__WHAT THE TASK REQUIRES__:
Find the line containing "Reconstruct the object" and copy it exactly, along with every line after it up to and including the line containing "-6, height: 22". Copy nothing else.

** start of ITEMS **

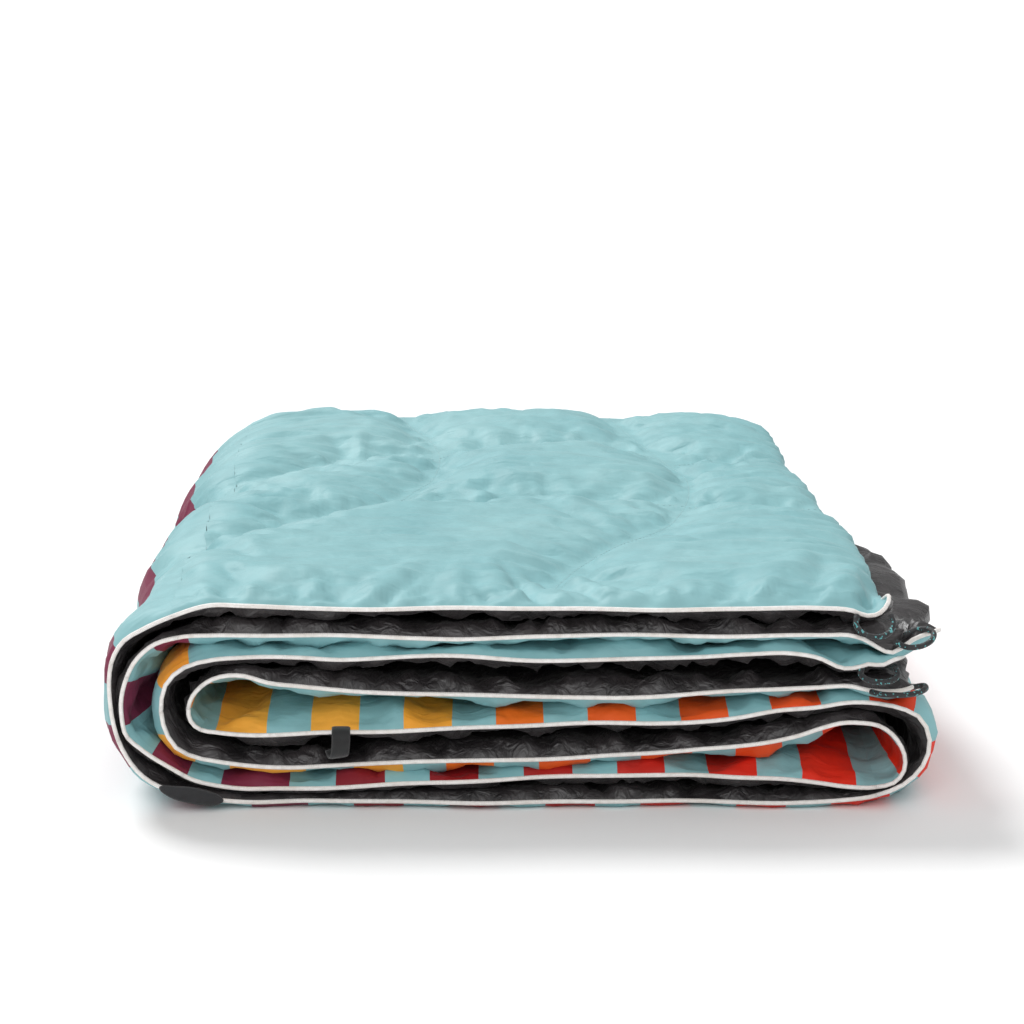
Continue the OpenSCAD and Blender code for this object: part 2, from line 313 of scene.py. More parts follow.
def face_material():
    n = Nodes("printed_taffeta")
    stored = n.flat()
    flat = n.scaled(stored, 1, 1, 0)
    bar = n.axes(stored)[2]
    teal = n.mix(n.noise(flat, 9), TEALS["deep"], TEALS["light"])
    # Bars across the cloth: the attribute's third number counts them, whole in the middle of a bar
    count = n.math("ADD", bar, 0.5)
    from_middle = n.math("ABSOLUTE", n.math("SUBTRACT", n.math("FRACT", count), 0.5))
    bars = n.math("LESS_THAN", from_middle, BAR_SHARE / 2)
    number = len(BAR_COLOURS)
    started, ended = n.math("GREATER_THAN", count, 0.0), n.math("LESS_THAN", count, number)
    printed = n.math("MULTIPLY", n.math("MULTIPLY", started, ended), bars)
    stops = [(k / number, srgb(colour)) for k, colour in enumerate(BAR_COLOURS)]
    ink = n.ramp(n.math("DIVIDE", count, number), stops, "CONSTANT")
    colour = n.mix(printed, teal, ink)
    shade = n.ramp(n.noise(flat, 55, 3), [(0.3, srgb("e6e6e6")), (0.7, srgb("ffffff"))])
    colour = n.mix(0.6, colour, shade, "MULTIPLY")
    threads = n.bump(n.weave(flat, 0.0005), 0.15, 0.0001)
    streaks = n.bump(n.noise(n.scaled(flat, 0.16, 1, 1), 90, 2, 0.4), 0.34, 0.0022, threads)
    creases = n.bump(n.noise(n.scaled(flat, 0.5, 1, 1), 70, 2, 0.7), 0.60, 0.0032, streaks)
    roughness = n.grey(n.noise(flat, 30), 0.50, 0.60)
    return n.finish(
        colour, roughness, creases, Sheen_Weight=0.04, Sheen_Roughness=0.35, Specular_IOR_Level=0.30,
        Anisotropic=0.3,
    )


def lining_material():
    n = Nodes("lining_satin")
    flat = n.scaled(n.flat(), 1, 1, 0)
    colour = n.ramp(n.noise(flat, 45, 3), [(0.35, srgb("1d1b1c")), (0.7, srgb("353132"))])
    crumple = n.noise(n.scaled(flat, 0.75, 1, 1), 120, 4, 1.2)
    threads = n.bump(n.weave(flat, 0.0005), 0.1, 0.0001)
    creases = n.bump(crumple, 0.9, 0.0034, threads)
    roughness = n.grey(n.noise(flat, 60), 0.32, 0.46)
    return n.finish(
        colour, roughness, creases, Sheen_Weight=0.06, Sheen_Roughness=0.3, Specular_IOR_Level=0.6
    )


def insulation_material():
    n = Nodes("synthetic_fill")
    place = n.flat()
    colour = n.ramp(n.noise(place, 150, 4), [(0.3, srgb("dcd8cf")), (0.7, srgb("f4f1ea"))])
    fibres = n.bump(n.noise(n.scaled(place, 1, 3, 1), 900, 5, 2.0), 0.6, 0.001)
    return n.finish(colour, 0.95, fibres, Sheen_Weight=0.4)


def piping_material():
    n = Nodes("piping_tape")
    flat = n.flat()
    ribs = n.sine(n.axes(flat)[0], 0.0011)
    colour = n.ramp(n.noise(flat, 220, 3), [(0.3, srgb("e4dfda")), (0.65, srgb("f6f3f0"))])
    grime = n.ramp(n.noise(flat, 26, 2), [(0.45, srgb("ffffff")), (0.9, srgb("e9e3dd"))])
    colour = n.mix(1.0, colour, grime, "MULTIPLY")
    ribbed = n.bump(ribs, 0.35, 0.00025)
    creases = n.bump(n.noise(flat, 400, 3), 0.3, 0.0004, ribbed)
    roughness = n.grey(n.noise(flat, 90), 0.62, 0.8)
    return n.finish(colour, roughness, creases, Sheen_Weight=0.2, Sheen_Roughness=0.5)


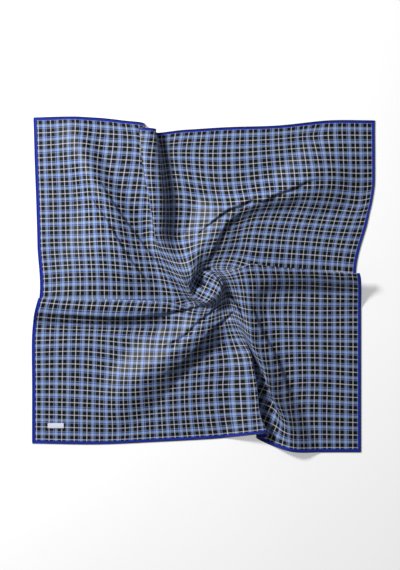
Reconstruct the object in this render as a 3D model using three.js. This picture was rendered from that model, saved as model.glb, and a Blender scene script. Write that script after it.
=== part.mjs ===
// A square silk scarf laid out flat, pinched at its middle and twisted a little, so that
// four pleats and four soft ridges run from a small rosette to the hem.
// Millimetres, +Z up, +X to the right and +Y away. The scarf rests on z = 0 and its
// bounding box is centred on the origin.
import * as THREE from 'three';

// The cloth before it was folded.
const CLOTH_WIDTH = 900;
const CLOTH_LENGTH = 896;
const CLOTH_THICKNESS = 1.2;
const HEM_WIDTH = 4;
const HEM_RISE = 1.2;

// Guide heights below this lie flat on the surface.
const SETTLE = 1;

// The rosette: where its middle lies on the cloth (across, down) and in the plan (x, y).
const ROSETTE = { across: 462, down: 449, x: 5, y: -6, height: 22 };

// Rings of cloth drawn in around the rosette's middle. radius is on the cloth, drawnIn in the
// plan, turn the twist between the two in degrees. heights go clockwise from +X.
const ROSETTE_RINGS = [
  { radius: 93, drawnIn: 47, turn: 40, heights: [21, 19, 19, 21, 38, 43, 14, 21] },
  { radius: 57, drawnIn: 37, turn: 58, heights: [43, 45, 40, 34, 14, 14, 24, 38] },
];

// A woven label sewn flat near the lower left corner.
const LABEL = { width: 38, depth: 12, thickness: 0.9, x: -351, y: -334 };
const LABEL_GAP = 0.3;

const SILK = { color: 0x6d7ca3, roughness: 0.55, metalness: 0 };
const SATIN_WHITE = { color: 0xf2f1ee, roughness: 0.6, metalness: 0 };

// Where each fold line of the cloth lies. A station is [across, down, x, y, z]: across and down
// are measured on the cloth from its upper left corner, and x, y, z are its place in the plan
// and its height. The stations of a fold run from the hem towards the rosette.
const FOLDS = [
  {
    fold: 'top hem, left',
    stations: [
      [0, 0, -403, 394, 0], [85, 0, -320, 396, 4], [160, 0, -246, 393, 0], [215, 0, -192, 387, 1],
      [246, 0, -161, 384, 1],
    ],
  },
  {
    fold: 'top hem, right',
    stations: [
      [440, 0, -56, 364, 0], [550, 0, 55, 371, 0], [670, 0, 175, 375, 0],
      [790, 0, 295, 387, 1], [900, 0, 403, 387, 0],
    ],
  },
  {
    fold: 'right hem, upper',
    stations: [[900, 105, 403, 283, 0], [900, 165, 401, 222, 0], [900, 255, 383, 136, 0]],
  },
  {
    fold: 'right hem, lower',
    stations: [[900, 723, 370, -222, 0], [900, 896, 370, -396, 0]],
  },
  {
    fold: 'bottom hem, left',
    stations: [[0, 896, -406, -375, 0], [160, 896, -248, -377, 0], [320, 896, -88, -370, 0]],
  },
  {
    fold: 'left hem, upper',
    stations: [[0, 100, -400, 293, 0], [0, 210, -396, 186, 0], [0, 315, -393, 82, 0]],
  },
  {
    fold: 'left hem, lower',
    stations: [[0, 757, -406, -236, 0]],
  },
  {
    fold: 'top left ridge, outer foot',
    stations: [
      [45, 20, -358, 375, 0], [65, 85, -338, 312, 1], [90, 150, -312, 247, 1],
      [115, 215, -286, 185, 9], [120, 295, -280, 104, 14],
    ],
  },
  {
    fold: 'top left ridge, crest',
    stations: [
      [90, 20, -314, 378, 5], [125, 95, -284, 304, 17], [150, 155, -260, 244, 28],
      [180, 225, -229, 173, 38], [200, 320, -203, 80, 35], [235, 375, -165, 25, 26],
    ],
  },
  {
    fold: 'top left ridge, inner foot',
    stations: [
      [145, 20, -259, 374, 0], [175, 100, -237, 292, 2], [210, 155, -206, 234, 4],
      [250, 225, -167, 163, 7], [275, 300, -139, 92, 9], [305, 350, -107, 45, 12],
    ],
  },
  {
    fold: 'left pleat, upper edge',
    stations: [
      [0, 430, -389, -33, 0], [115, 430, -279, -31, 7], [205, 430, -192, -31, 12],
      [300, 430, -98, -30, 8],
    ],
  },
  {
    fold: 'left pleat, tuck',
    stations: [
      [0, 480, -399, -80, 6], [115, 480, -280, -79, 9], [205, 480, -190, -79, 11],
      [305, 478, -93, -72, 10],
    ],
  },
  {
    fold: 'left pleat, crest',
    stations: [
      [0, 547, -389, -32, 26], [120, 542, -271, -34, 29], [215, 542, -174, -36, 29],
      [315, 537, -82, -40, 29],
    ],
  },
  {
    fold: 'left pleat, brow',
    stations: [
      [0, 586, -400, -70, 17], [120, 586, -279, -77, 19], [213, 585, -187, -78, 20],
      [308, 578, -92, -70, 20],
    ],
  },
  {
    fold: 'left pleat, foot',
    stations: [
      [0, 612, -404, -94, 0], [117, 612, -284, -100, 1], [210, 611, -191, -101, 2],
      [300, 604, -100, -95, 5],
    ],
  },
  {
    fold: 'left pleat, flat',
    stations: [
      [0, 637, -406, -119, 0], [110, 637, -292, -118, 0], [205, 632, -199, -118, 1],
      [290, 627, -115, -117, 4],
    ],
  },
  {
    fold: 'right pleat, upper edge',
    stations: [
      [900, 360, 358, 27, 0], [790, 355, 258, 38, 0], [715, 352, 189, 45, 1],
      [650, 350, 126, 52, 4],
    ],
  },
  {
    fold: 'right pleat, tuck',
    stations: [
      [900, 402, 362, -12, 6], [785, 397, 252, -2, 7], [715, 392, 184, 5, 8],
      [650, 386, 117, 20, 12],
    ],
  },
  {
    fold: 'right pleat, crest',
    stations: [
      [900, 462, 363, 26, 45], [785, 457, 250, 35, 45], [720, 454, 185, 39, 45],
      [645, 446, 109, 48, 43],
    ],
  },
  {
    fold: 'right pleat, brow',
    stations: [
      [900, 474, 366, 17, 43], [785, 468, 251, 27, 43], [720, 466, 186, 30, 43],
      [645, 459, 111, 37, 41],
    ],
  },
  {
    fold: 'right pleat, flank',
    stations: [
      [900, 490, 368, 2, 32], [790, 491, 258, 9, 31], [720, 490, 189, 11, 31],
      [650, 488, 120, 12, 33],
    ],
  },
  {
    fold: 'right pleat, foot',
    stations: [
      [900, 561, 370, -59, 0], [790, 558, 259, -57, 0], [745, 556, 212, -53, 0],
      [690, 554, 155, -52, 2],
    ],
  },
  {
    fold: 'top pleat, left foot',
    stations: [
      [265, 0, -142, 380, 0], [265, 100, -142, 285, 0], [280, 185, -135, 202, 2],
      [300, 270, -122, 124, 7],
    ],
  },
  {
    fold: 'top pleat, tuck',
    stations: [
      [280, 0, -140, 372, 14], [282, 100, -136, 282, 12], [300, 185, -127, 199, 19],
      [315, 270, -115, 119, 19],
    ],
  },
  {
    fold: 'top pleat, left crest',
    stations: [
      [302, 0, -154, 368, 33], [312, 95, -146, 284, 40], [327, 180, -129, 201, 43],
      [336, 270, -117, 116, 35],
    ],
  },
  {
    fold: 'top pleat, spine',
    stations: [
      [323, 0, -134, 367, 37], [340, 95, -126, 282, 47], [350, 180, -113, 201, 47],
      [362, 270, -104, 116, 38],
    ],
  },
  {
    fold: 'top pleat, right crest',
    stations: [
      [344, 0, -115, 365, 32], [365, 95, -105, 281, 38], [375, 180, -95, 201, 38],
      [390, 270, -89, 116, 26],
    ],
  },
  {
    fold: 'top pleat, right wall',
    stations: [
      [365, 0, -115, 362, 14], [387, 95, -98, 282, 19], [396, 182, -86, 200, 19],
      [411, 270, -77, 115, 12],
    ],
  },
  {
    fold: 'top pleat, right foot',
    stations: [
      [385, 0, -112, 358, 0], [408, 95, -88, 285, 2], [418, 185, -71, 199, 2],
      [432, 270, -63, 114, 0],
    ],
  },
  {
    fold: 'top right ridge, upper foot',
    stations: [
      [760, 35, 256, 351, 1], [720, 70, 225, 317, 2], [646, 135, 157, 249, 5],
      [553, 158, 60, 217, 7], [486, 183, -3, 195, 6],
    ],
  },
  {
    fold: 'top right ridge, crest',
    stations: [
      [790, 20, 292, 368, 2], [805, 95, 312, 293, 9], [795, 135, 304, 253, 21],
      [716, 169, 227, 217, 28], [620, 186, 134, 198, 30], [563, 204, 76, 176, 26],
      [518, 264, 24, 127, 26], [495, 310, -5, 89, 28],
    ],
  },
  {
    fold: 'top right ridge, shaded side',
    stations: [[713, 201, 219, 192, 12], [622, 220, 128, 174, 13], [573, 235, 78, 151, 12]],
  },
  {
    fold: 'top right ridge, lower foot',
    stations: [
      [870, 195, 370, 186, 0], [805, 225, 296, 165, 0], [715, 260, 203, 140, 1],
      [630, 285, 120, 122, 4], [595, 315, 84, 94, 5],
    ],
  },
  {
    fold: 'bottom left ridge, outer foot',
    stations: [[130, 802, -277, -285, 0], [165, 737, -241, -221, 1], [225, 667, -180, -155, 2]],
  },
  {
    fold: 'bottom left ridge, crest',
    stations: [
      [210, 847, -197, -331, 2], [215, 812, -195, -297, 9], [240, 757, -172, -243, 21],
      [285, 717, -127, -203, 31], [340, 682, -72, -168, 35], [410, 632, -2, -116, 38],
    ],
  },
  {
    fold: 'bottom left ridge, inner foot',
    stations: [
      [245, 852, -163, -333, 0], [315, 777, -98, -256, 5], [400, 707, -17, -182, 2],
      [460, 677, 40, -145, 0],
    ],
  },
  {
    fold: 'bottom pleat, foot',
    stations: [[450, 896, 44, -362, 0], [465, 842, 54, -309, 0], [465, 772, 49, -240, 0]],
  },
  {
    fold: 'bottom pleat, crest',
    stations: [
      [566, 896, 150, -350, 28], [547, 837, 130, -297, 28], [546, 777, 124, -238, 26],
      [538, 707, 112, -168, 24],
    ],
  },
  {
    fold: 'bottom pleat, belly',
    stations: [
      [594, 896, 147, -359, 14], [562, 827, 118, -285, 17], [560, 767, 117, -226, 14],
      [551, 710, 109, -171, 13],
    ],
  },
  {
    fold: 'bottom strip, left fold',
    stations: [[630, 896, 123, -361, 8], [582, 824, 107, -280, 8], [571, 760, 107, -216, 8]],
  },
  {
    fold: 'bottom strip, middle',
    stations: [
      [657, 896, 142, -372, 0], [609, 822, 124, -273, 0], [587, 762, 122, -209, 2],
      [575, 704, 110, -162, 7],
    ],
  },
  {
    fold: 'bottom strip, right fold',
    stations: [[681, 896, 163, -381, 3], [648, 813, 167, -280, 5], [615, 770, 150, -228, 6]],
  },
  {
    fold: 'bottom right ridge, crest',
    stations: [
      [725, 896, 204, -393, 21], [705, 827, 190, -320, 31], [677, 784, 162, -277, 40],
      [648, 736, 144, -226, 40], [643, 658, 122, -155, 33], [637, 610, 115, -109, 31],
    ],
  },
  {
    fold: 'bottom right ridge, foot',
    stations: [
      [815, 896, 284, -396, 0], [765, 802, 234, -297, 0], [735, 732, 206, -227, 0],
      [712, 662, 181, -157, 2], [676, 588, 145, -84, 2],
    ],
  },
];

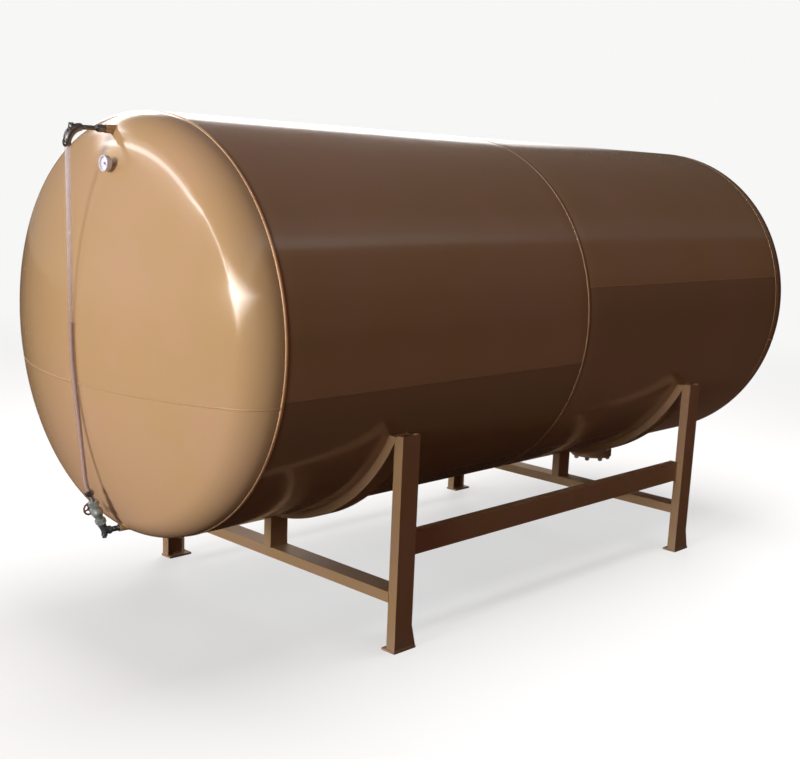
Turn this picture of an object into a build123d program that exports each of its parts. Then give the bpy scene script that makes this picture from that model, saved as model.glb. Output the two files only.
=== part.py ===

** end of ITEMS **

__SOLUTION TO THE PROBLEM__:
Reconstruct the object in this render as a 3D model using three.js. This picture was rendered from that model, saved as model.glb, and a Blender scene script. Write that script after it.
=== part.mjs ===
// A square silk scarf laid out flat, pinched at its middle and twisted a little, so that
// four pleats and four soft ridges run from a small rosette to the hem.
// Millimetres, +Z up, +X to the right and +Y away. The scarf rests on z = 0 and its
// bounding box is centred on the origin.
import * as THREE from 'three';

// The cloth before it was folded.
const CLOTH_WIDTH = 900;
const CLOTH_LENGTH = 896;
const CLOTH_THICKNESS = 1.2;
const HEM_WIDTH = 4;
const HEM_RISE = 1.2;

// Guide heights below this lie flat on the surface.
const SETTLE = 1;

// The rosette: where its middle lies on the cloth (across, down) and in the plan (x, y).
const ROSETTE = { across: 462, down: 449, x: 5, y: -6, height: 22 };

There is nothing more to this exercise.